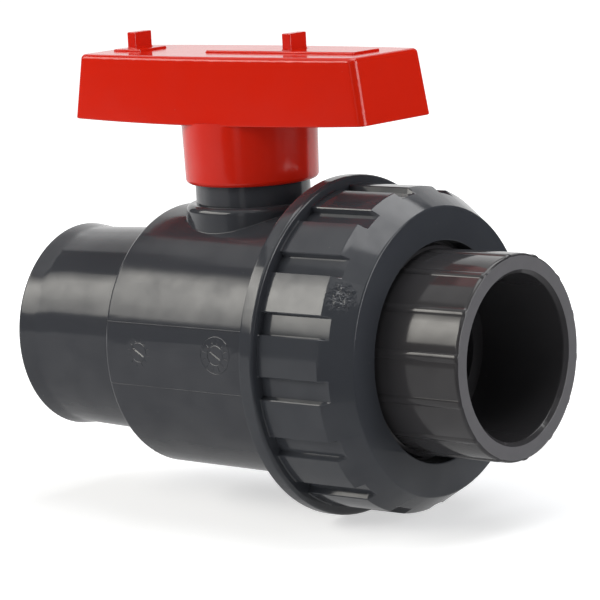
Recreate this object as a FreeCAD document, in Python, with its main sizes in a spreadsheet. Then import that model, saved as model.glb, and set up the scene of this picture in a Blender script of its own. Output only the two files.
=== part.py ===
import FreeCAD, Part
import math
import os
import re
import Sketcher

# Single-union ball valve for 50 mm solvent-weld pipe, in grey PVC-U with a red lever handle.
# Own frame: the origin is the centre of the inlet socket's pipe stop, +X runs along the flow to
# the union end, +Z runs up the stem.  Lengths are in millimetres.

OUT = "parts"
FULL_TURN = 360

# alias, value, what it is
DRIVING = [
    ("pipe_diameter", "50", "outside diameter of the pipe that is glued in"),
    ("socket_clearance", "0.1", "radial room between pipe and socket"),
    ("socket_depth", "31", "depth of each solvent socket"),
    ("mouth_bevel", "1.3", "depth of the lead-in bevel at each socket mouth"),
    ("bevel_width", "1.6", "radial width of that bevel"),
    ("waterway_radius", "20", "radius of the bore through ball and ends"),
    ("ball_reach", "74.3", "inlet mouth to the centre of the ball"),
    ("tail_end_radius", "33", "tail radius at the inlet mouth"),
    ("tail_waist_radius", "32", "tail radius at its waist"),
    ("tail_waist_reach", "8", "inlet mouth to the waist"),
    ("tail_root_radius", "33.2", "tail radius where it meets the shoulder"),
    ("tail_round", "1.2", "rounding of the tail's end edge"),
    ("shoulder_reach", "44.8", "inlet mouth to the body's shoulder"),
    ("shoulder_radius", "41.3", "body radius at the shoulder"),
    ("shoulder_round", "1.8", "rounding of the shoulder's edge"),
    ("body_radius", "41.9", "body radius just behind the union thread"),
    ("thread_start", "36.5", "ball centre to the start of the union thread"),
    ("thread_radius", "44", "crest radius of the union thread"),
    ("thread_bevel", "1.6", "lead-in bevel of the union thread"),
    ("body_front", "57.2", "ball centre to the body's front face"),
    ("cavity_radius", "34.2", "radius of the ball chamber"),
    ("cavity_back", "17", "ball centre to the chamber's back wall"),
    ("cavity_front", "41", "ball centre to the step up to the carrier's thread"),
    ("carrier_thread_radius", "38.6", "radius of the body's inner thread"),
    ("ball_radius", "30", "radius of the ball"),
    ("ball_slot_width", "6.3", "width of the drive slot in the ball"),
    ("ball_slot_floor", "24.6", "height of the slot's floor over the ball centre"),
    ("seat_gap", "0.3", "room between ball and seats"),
    ("seat_inner_radius", "20.4", "inner radius of a seat"),
    ("seat_outer_radius", "28.2", "outer radius of a seat"),
    ("seat_back", "24.5", "ball centre to the back of a seat"),
    ("seat_thickness", "9", "axial length of a seat"),
    ("fit_gap", "0.1", "room between two pieces that stay together"),
    ("cushion_section", "1.3", "section radius of a seat's cushion ring"),
    ("cushion_radius", "24.8", "mean radius of a seat's cushion ring"),
    ("carrier_nose_length", "24", "length of the carrier's plain nose"),
    ("carrier_ring_section", "1.25", "section radius of the carrier's O-ring"),
    ("carrier_ring_reach", "32", "ball centre to the carrier's O-ring"),
    ("key_spacing", "63.2", "spacing of the two key lugs, and of the carrier's two key slots"),
    ("key_shift", "12", "how far the pair of lugs sits back from the hub's centre"),
    ("key_slot_depth", "7", "depth of a key slot"),
    ("face_ring_section", "1.5", "section radius of the union face O-ring"),
    ("face_ring_radius", "23.9", "mean radius of the union face O-ring"),
    ("stem_radius", "9", "radius of the stem's shaft"),
    ("running_gap", "0.05", "radial running clearance of the stem"),
    ("collar_radius", "13", "radius of the stem's collar"),
    ("collar_floor", "30.7", "height of the collar's underside"),
    ("collar_top", "33.9", "height of the collar's top"),
    ("washer_thickness", "1.5", "thickness of the thrust washer"),
    ("washer_gap", "0.2", "axial room over the thrust washer"),
    ("tang_thickness", "6", "thickness of the stem's tang"),
    ("tang_width", "24", "width of the stem's tang"),
    ("tang_floor", "24.9", "height of the tang's lower end"),
    ("stem_ring_section", "1", "section radius of a stem O-ring"),
    ("stem_ring_low", "41.5", "height of the lower stem O-ring"),
    ("stem_ring_pitch", "8", "spacing of the two stem O-rings"),
    ("square_side", "12.8", "side of the stem's square"),
    ("square_top", "81", "height of the stem's top"),
    ("boss_radius", "21.2", "radius of the boss under the neck"),
    ("boss_top", "43.6", "height of the boss"),
    ("boss_round", "2.2", "rounding of the boss's top edge"),
    ("neck_radius", "18", "radius of the neck"),
    ("neck_top", "62", "height of the neck"),
    ("stop_inner_radius", "12.6", "inner radius of the stop recess"),
    ("stop_outer_radius", "16", "outer radius of the stop recess"),
    ("stop_depth", "4", "depth of the stop recess"),
    ("quarter_turn", "90", "angle that the handle turns, degrees"),
    ("stop_margin", "2", "angle left free at each end of that turn, degrees"),
    ("stop_tab_sweep", "32", "angle that the handle's stop tab spans, degrees"),
    ("handle_floor", "69.75", "height of the grip's lower edge"),
    ("handle_top", "90.15", "height of the grip's top"),
    ("grip_length", "116.3", "length of the grip at its lower edge"),
    ("grip_width", "34.8", "width of the grip's ends at its lower edge"),
    ("grip_top_length", "109.7", "length of the grip at its top"),
    ("grip_top_width", "32.9", "width of the grip's ends at its top"),
    ("grip_bow", "3.2", "how far each long side bows out"),
    ("grip_belly", "0.8", "how far the lower edge sags at mid-length"),
    ("grip_wall", "2.8", "wall of the hollow grip"),
    ("grip_roof", "3.4", "thickness of the grip's top"),
    ("grip_corner", "2.6", "rounding of the grip's upright edges"),
    ("grip_edge", "1.6", "rounding of the grip's top edge"),
    ("rib_thickness", "2.4", "thickness of the ribs inside the grip"),
    ("rib_pitch", "16", "spacing of the cross ribs"),
    ("rib_rise", "3", "how far the ribs stop short of the lower edge"),
    ("hub_floor", "49.9", "height of the hub's lower edge"),
    ("hub_radius", "20.8", "hub radius at its lower edge"),
    ("hub_top_radius", "21.3", "hub radius where it meets the grip"),
    ("hub_round", "1.6", "rounding of the hub's lower edge"),
    ("hub_gap", "0.4", "radial room between hub and neck"),
    ("square_gap", "0.1", "room each side of the stem's square"),
    ("deck_gap", "0.8", "room between the neck's top and the hub's deck"),
    ("lug_thickness", "3.4", "thickness of a key lug along the grip"),
    ("lug_width", "8", "width of a key lug across the grip"),
    ("lug_height", "5.9", "height of a key lug"),
    ("lug_gap", "0.25", "room each side of a lug in its key slot"),
    ("pad_height", "0.7", "height of the raised pads"),
    ("pad_width", "13", "width of the raised pads"),
    ("short_pad_middle", "43.6", "hub centre back to the short pad's middle"),
    ("short_pad_length", "11.2", "length of the short pad"),
    ("long_pad_middle", "18.2", "hub centre to the long pad's middle"),
    ("long_pad_length", "58.4", "length of the long pad"),
    ("union_length", "41.1", "length of the union end"),
    ("face_gap", "0.3", "room between the union end and the body"),
    ("flange_radius", "42.6", "radius of the union end's flange"),
    ("flange_thickness", "5.6", "thickness of the union end's flange"),
    ("barrel_radius", "31.6", "radius of the union end's barrel"),
    ("barrel_neck_radius", "32.4", "barrel radius inside the nut"),
    ("collar_band", "2.3", "width of the tapered band at the union end's mouth"),
    ("collar_band_radius", "31.3", "radius of that band where it starts"),
    ("mouth_radius", "30.6", "radius of that band at the mouth"),
    ("flat_count", "15", "number of flats round the barrel"),
    ("flat_reach", "31", "flow axis to a flat"),
    ("flat_start", "70", "ball centre to the start of the flats"),
    ("flat_turn", "22.3", "angle of the first flat, degrees"),
    ("nut_gap", "0.35", "radial room between the nut and the thread's crest"),
    ("nut_back", "33.75", "ball centre to the nut's back face"),
    ("nut_rim_width", "5.4", "width of the nut's rim"),
    ("nut_rim_radius", "52.5", "radius of the nut's rim"),
    ("nut_rim_round", "1.1", "rounding of the rim's edges"),
    ("nut_land_radius", "49.8", "radius of the nut's grip lands"),
    ("nut_land_end", "61.5", "ball centre to the front end of the lands"),
    ("nut_front", "70.75", "ball centre to the nut's front face"),
    ("nut_face_radius", "44", "outer radius of the nut's front face"),
    ("nut_hole_radius", "33.6", "radius of the hole in the nut's front"),
    ("nut_edge_round", "0.6", "rounding of the nut's front edges"),
    ("nut_seat_gap", "0.2", "axial room between nut and flange"),
    ("groove_count", "16", "number of grip grooves round the nut"),
    ("groove_floor", "48", "flow axis to a groove's floor"),
    ("groove_width", "6.6", "width of a groove at the lands"),
    ("groove_taper", "0.35", "how far each groove wall leans in"),
    ("groove_turn", "17", "angle of the first groove, degrees"),
]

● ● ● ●

→ **PROMPT**:
Reproduce, please, the lines of the material from its first line down to the line containing "FULL_TURN = 360", keeping both ends and nothing beyond them.

→ **WORKED ANSWER**:
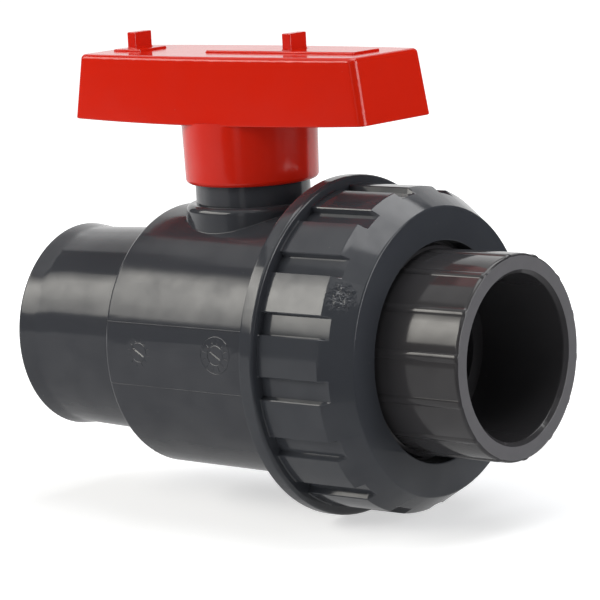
Recreate this object as a FreeCAD document, in Python, with its main sizes in a spreadsheet. Then import that model, saved as model.glb, and set up the scene of this picture in a Blender script of its own. Output only the two files.
=== part.py ===
import FreeCAD, Part
import math
import os
import re
import Sketcher

# Single-union ball valve for 50 mm solvent-weld pipe, in grey PVC-U with a red lever handle.
# Own frame: the origin is the centre of the inlet socket's pipe stop, +X runs along the flow to
# the union end, +Z runs up the stem.  Lengths are in millimetres.

OUT = "parts"
FULL_TURN = 360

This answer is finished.